Is Whole Sign astrology more accurate than Placidus?
This is contested. Many modern Hellenistic revivalists find Whole Sign produces more consistent and accurate readings, particularly for traditional techniques. Many modern Western practitioners find Placidus equally accurate for their practice. The question is less about objective accuracy than about which system works best within a specific technical and philosophical framework.
Why does Astro.com default to Placidus?
Astro.com defaults to Placidus because it became the dominant system in modern Western astrology during the 20th century, largely due to its appearance in Raphael's Ephemeris (the most widely used astrology table for over 150 years). Most astrologers trained in the late 20th century learned Placidus first. The default can be changed in Astro.com's extended chart settings.
Can I use different house systems for different readings?
Yes — many experienced astrologers use different systems for different purposes: Whole Sign for natal psychological interpretation and Hellenistic timing, Placidus for event prediction and modern psychological work, Equal House for high-latitude charts.

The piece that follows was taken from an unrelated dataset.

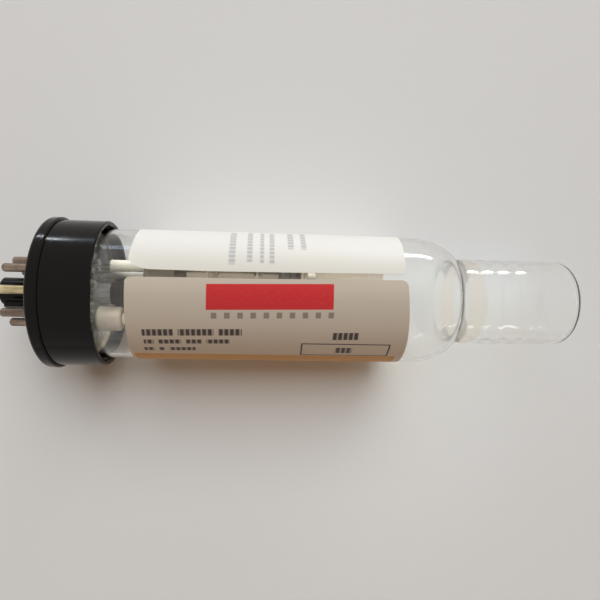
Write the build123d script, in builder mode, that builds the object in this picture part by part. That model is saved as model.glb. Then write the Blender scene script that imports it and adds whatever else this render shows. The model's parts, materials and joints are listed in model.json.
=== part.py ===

This requires knowing what each system measures and using the appropriate tool for each purpose.
Sources
- Brennan, Chris. Hellenistic Astrology. Amor Fati Publications, 2017.
- Lilly, William. Christian Astrology. 1647. Regulus reprint, 1985.
- Hand, Robert. "On the Invariance of the Tropical Zodiac." ARHAT Publications. 2001.
- Schmidt, Robert. Project Hindsight: Translations of the Greek Texts. Golden Hind Press, 1993–2000.